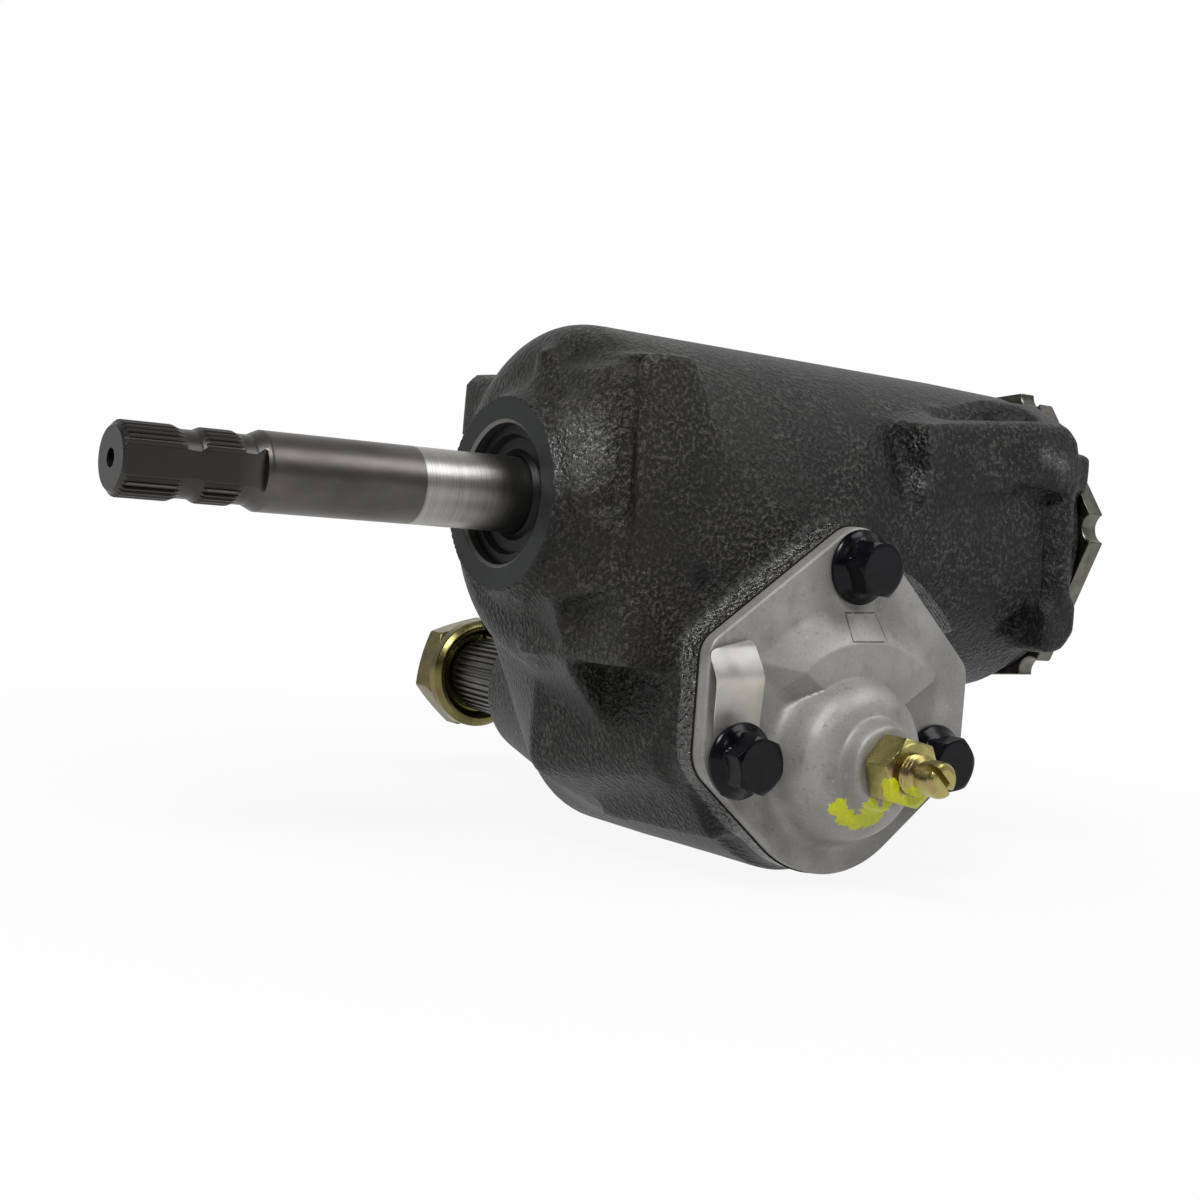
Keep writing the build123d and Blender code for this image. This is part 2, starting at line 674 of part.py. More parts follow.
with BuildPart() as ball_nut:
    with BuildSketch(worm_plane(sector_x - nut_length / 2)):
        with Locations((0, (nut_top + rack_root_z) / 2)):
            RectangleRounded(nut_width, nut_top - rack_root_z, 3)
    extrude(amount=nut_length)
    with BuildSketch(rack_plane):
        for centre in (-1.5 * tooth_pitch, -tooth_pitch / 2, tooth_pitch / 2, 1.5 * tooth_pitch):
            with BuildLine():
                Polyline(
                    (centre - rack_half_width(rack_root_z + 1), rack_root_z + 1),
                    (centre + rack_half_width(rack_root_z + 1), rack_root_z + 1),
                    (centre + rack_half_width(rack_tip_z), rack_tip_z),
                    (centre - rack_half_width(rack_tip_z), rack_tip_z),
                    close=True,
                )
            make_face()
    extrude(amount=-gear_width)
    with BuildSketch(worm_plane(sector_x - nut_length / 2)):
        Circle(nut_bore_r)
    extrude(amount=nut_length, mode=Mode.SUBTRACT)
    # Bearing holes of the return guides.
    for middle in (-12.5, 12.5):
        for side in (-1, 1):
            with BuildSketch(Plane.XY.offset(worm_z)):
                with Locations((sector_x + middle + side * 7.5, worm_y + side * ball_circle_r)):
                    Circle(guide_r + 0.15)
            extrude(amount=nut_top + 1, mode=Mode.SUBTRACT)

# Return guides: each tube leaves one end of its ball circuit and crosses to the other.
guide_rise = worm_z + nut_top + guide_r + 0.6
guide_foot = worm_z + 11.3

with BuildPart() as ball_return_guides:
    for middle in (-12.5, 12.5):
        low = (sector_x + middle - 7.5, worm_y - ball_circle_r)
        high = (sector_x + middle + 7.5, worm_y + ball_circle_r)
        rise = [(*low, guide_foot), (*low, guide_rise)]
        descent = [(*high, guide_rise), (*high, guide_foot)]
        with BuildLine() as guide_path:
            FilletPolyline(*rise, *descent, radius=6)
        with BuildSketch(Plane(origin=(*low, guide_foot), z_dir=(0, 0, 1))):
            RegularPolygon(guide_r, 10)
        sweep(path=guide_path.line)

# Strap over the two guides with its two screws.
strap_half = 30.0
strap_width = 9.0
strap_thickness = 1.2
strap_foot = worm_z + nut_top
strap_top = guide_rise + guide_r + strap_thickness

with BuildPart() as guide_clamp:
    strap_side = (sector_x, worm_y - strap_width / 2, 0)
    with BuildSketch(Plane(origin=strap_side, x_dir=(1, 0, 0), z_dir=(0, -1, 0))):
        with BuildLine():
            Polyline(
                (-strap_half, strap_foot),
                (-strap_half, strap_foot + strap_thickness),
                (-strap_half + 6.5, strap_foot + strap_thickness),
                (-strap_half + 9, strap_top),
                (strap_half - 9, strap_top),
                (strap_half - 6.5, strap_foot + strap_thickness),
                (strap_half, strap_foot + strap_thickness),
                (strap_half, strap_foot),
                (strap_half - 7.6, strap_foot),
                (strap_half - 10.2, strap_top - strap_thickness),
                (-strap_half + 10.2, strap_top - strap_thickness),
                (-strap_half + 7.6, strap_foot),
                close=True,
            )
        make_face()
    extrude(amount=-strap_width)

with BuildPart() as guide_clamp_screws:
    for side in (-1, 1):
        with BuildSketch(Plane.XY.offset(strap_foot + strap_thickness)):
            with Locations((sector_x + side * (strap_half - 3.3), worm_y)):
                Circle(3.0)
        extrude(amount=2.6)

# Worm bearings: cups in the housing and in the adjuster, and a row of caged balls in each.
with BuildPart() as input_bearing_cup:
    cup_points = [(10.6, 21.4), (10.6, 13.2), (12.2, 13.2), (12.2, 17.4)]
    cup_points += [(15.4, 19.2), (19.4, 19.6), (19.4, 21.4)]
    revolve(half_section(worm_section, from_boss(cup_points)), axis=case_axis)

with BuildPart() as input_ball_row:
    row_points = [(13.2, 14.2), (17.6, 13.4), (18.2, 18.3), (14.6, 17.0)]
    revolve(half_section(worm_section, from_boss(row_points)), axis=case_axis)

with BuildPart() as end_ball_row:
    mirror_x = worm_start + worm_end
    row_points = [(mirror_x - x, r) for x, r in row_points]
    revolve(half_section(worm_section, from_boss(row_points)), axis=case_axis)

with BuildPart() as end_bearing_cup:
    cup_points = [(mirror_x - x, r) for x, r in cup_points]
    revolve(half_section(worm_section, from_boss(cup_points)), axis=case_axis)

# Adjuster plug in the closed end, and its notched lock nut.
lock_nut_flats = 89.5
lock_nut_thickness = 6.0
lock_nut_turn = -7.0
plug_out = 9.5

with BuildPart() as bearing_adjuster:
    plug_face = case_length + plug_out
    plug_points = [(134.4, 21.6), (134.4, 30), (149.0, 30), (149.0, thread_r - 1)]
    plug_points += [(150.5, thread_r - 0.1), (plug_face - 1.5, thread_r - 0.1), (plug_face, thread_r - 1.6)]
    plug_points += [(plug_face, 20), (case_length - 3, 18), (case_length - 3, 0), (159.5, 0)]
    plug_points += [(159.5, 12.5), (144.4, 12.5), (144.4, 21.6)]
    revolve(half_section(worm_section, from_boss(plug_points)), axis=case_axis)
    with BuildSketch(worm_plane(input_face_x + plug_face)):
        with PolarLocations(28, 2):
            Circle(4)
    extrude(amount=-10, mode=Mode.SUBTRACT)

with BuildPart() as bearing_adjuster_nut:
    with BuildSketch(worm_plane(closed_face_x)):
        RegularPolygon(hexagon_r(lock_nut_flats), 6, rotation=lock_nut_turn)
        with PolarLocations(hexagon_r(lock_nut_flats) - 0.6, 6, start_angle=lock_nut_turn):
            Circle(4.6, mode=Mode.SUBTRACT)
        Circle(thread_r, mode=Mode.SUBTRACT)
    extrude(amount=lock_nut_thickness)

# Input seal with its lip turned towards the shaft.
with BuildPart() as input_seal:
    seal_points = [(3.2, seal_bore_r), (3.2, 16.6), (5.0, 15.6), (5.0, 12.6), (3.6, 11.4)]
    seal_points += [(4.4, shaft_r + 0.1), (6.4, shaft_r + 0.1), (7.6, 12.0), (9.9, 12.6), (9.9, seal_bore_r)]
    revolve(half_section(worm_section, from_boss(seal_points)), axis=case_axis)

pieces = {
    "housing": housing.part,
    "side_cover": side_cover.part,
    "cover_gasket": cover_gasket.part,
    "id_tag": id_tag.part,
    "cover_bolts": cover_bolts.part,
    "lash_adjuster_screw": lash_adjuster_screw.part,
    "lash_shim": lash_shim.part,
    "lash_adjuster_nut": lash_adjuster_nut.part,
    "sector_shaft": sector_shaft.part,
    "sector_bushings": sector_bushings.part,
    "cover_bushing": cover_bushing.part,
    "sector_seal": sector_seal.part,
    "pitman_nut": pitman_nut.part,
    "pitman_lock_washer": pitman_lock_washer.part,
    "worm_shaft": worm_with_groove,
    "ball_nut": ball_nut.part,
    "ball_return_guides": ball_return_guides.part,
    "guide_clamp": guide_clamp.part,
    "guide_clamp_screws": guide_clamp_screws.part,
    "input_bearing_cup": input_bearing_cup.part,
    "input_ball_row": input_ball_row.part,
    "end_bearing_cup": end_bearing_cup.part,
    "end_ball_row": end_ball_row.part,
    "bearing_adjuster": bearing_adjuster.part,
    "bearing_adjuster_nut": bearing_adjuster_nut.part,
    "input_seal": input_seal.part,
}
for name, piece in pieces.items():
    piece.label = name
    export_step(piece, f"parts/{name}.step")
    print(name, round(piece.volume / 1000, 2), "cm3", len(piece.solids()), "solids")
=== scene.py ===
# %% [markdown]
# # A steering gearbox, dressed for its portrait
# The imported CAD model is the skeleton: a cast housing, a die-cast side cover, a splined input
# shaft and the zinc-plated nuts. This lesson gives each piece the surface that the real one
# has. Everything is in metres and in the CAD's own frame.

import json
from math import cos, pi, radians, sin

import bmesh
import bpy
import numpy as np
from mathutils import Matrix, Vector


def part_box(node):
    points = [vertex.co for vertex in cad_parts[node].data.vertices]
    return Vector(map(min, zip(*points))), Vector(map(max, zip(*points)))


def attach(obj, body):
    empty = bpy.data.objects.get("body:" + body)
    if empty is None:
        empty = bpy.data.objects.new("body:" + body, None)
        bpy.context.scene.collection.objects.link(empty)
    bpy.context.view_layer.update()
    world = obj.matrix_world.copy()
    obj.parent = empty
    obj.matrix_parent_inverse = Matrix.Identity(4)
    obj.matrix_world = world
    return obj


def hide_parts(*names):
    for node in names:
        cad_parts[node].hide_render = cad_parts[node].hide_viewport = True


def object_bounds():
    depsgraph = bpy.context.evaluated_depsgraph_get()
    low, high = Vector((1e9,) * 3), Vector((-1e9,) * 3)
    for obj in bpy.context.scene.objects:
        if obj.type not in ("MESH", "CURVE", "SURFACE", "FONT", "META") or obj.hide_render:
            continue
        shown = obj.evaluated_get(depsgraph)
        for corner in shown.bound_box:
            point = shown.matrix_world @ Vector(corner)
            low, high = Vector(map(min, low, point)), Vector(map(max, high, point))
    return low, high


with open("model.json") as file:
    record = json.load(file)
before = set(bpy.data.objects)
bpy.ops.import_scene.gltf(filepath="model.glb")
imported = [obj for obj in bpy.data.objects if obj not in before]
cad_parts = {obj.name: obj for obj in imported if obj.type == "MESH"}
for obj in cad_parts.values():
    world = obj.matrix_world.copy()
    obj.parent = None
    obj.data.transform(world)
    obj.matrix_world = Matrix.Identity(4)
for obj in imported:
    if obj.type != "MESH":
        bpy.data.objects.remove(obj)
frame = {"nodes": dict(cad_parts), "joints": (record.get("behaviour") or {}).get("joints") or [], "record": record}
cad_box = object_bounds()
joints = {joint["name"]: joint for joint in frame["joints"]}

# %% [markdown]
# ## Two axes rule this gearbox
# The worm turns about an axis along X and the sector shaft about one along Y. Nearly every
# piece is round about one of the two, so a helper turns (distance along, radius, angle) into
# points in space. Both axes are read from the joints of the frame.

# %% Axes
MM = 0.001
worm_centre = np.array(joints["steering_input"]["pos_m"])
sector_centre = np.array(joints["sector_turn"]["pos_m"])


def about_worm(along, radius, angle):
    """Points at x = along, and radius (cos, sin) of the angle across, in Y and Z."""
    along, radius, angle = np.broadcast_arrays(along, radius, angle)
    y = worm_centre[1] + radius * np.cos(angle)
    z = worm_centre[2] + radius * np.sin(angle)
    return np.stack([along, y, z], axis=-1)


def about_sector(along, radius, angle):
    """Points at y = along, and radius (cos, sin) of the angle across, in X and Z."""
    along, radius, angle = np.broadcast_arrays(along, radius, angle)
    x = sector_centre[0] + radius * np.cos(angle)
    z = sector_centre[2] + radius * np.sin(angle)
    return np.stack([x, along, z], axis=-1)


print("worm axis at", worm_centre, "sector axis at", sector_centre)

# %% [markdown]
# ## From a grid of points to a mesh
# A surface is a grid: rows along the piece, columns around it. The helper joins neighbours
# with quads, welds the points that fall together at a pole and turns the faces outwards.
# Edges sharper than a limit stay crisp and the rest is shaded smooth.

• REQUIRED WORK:
All lines from the beginning of the material above through the one with "guide_foot = worm_z + 11.3" need to be returned exactly; please return those and only those.

• FULL SOLUTION:
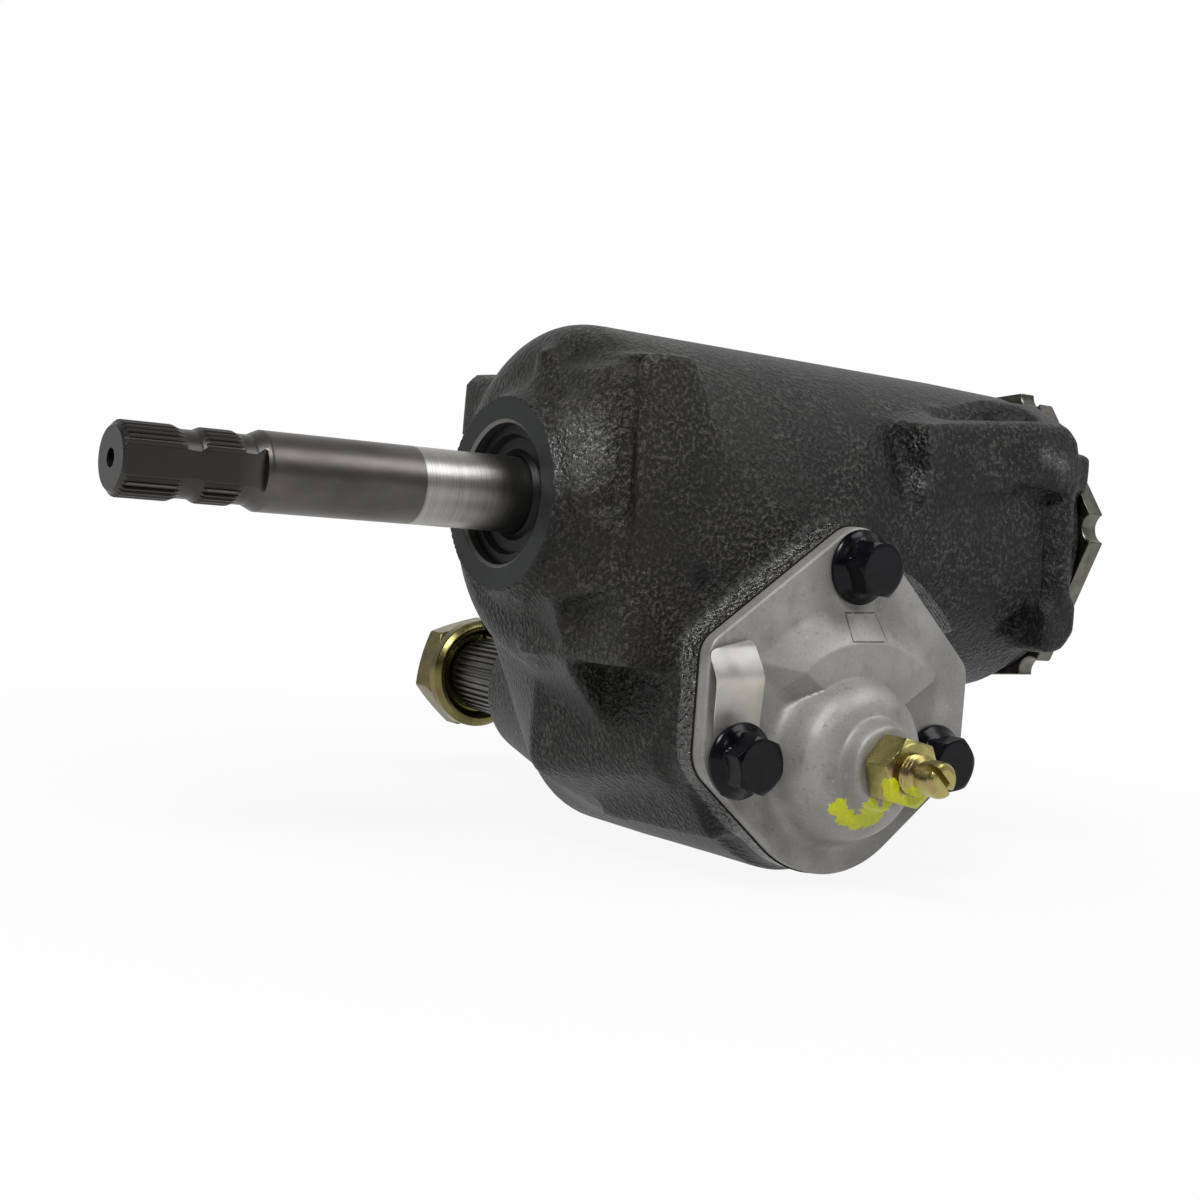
Keep writing the build123d and Blender code for this image. This is part 2, starting at line 674 of part.py. More parts follow.
with BuildPart() as ball_nut:
    with BuildSketch(worm_plane(sector_x - nut_length / 2)):
        with Locations((0, (nut_top + rack_root_z) / 2)):
            RectangleRounded(nut_width, nut_top - rack_root_z, 3)
    extrude(amount=nut_length)
    with BuildSketch(rack_plane):
        for centre in (-1.5 * tooth_pitch, -tooth_pitch / 2, tooth_pitch / 2, 1.5 * tooth_pitch):
            with BuildLine():
                Polyline(
                    (centre - rack_half_width(rack_root_z + 1), rack_root_z + 1),
                    (centre + rack_half_width(rack_root_z + 1), rack_root_z + 1),
                    (centre + rack_half_width(rack_tip_z), rack_tip_z),
                    (centre - rack_half_width(rack_tip_z), rack_tip_z),
                    close=True,
                )
            make_face()
    extrude(amount=-gear_width)
    with BuildSketch(worm_plane(sector_x - nut_length / 2)):
        Circle(nut_bore_r)
    extrude(amount=nut_length, mode=Mode.SUBTRACT)
    # Bearing holes of the return guides.
    for middle in (-12.5, 12.5):
        for side in (-1, 1):
            with BuildSketch(Plane.XY.offset(worm_z)):
                with Locations((sector_x + middle + side * 7.5, worm_y + side * ball_circle_r)):
                    Circle(guide_r + 0.15)
            extrude(amount=nut_top + 1, mode=Mode.SUBTRACT)

# Return guides: each tube leaves one end of its ball circuit and crosses to the other.
guide_rise = worm_z + nut_top + guide_r + 0.6
guide_foot = worm_z + 11.3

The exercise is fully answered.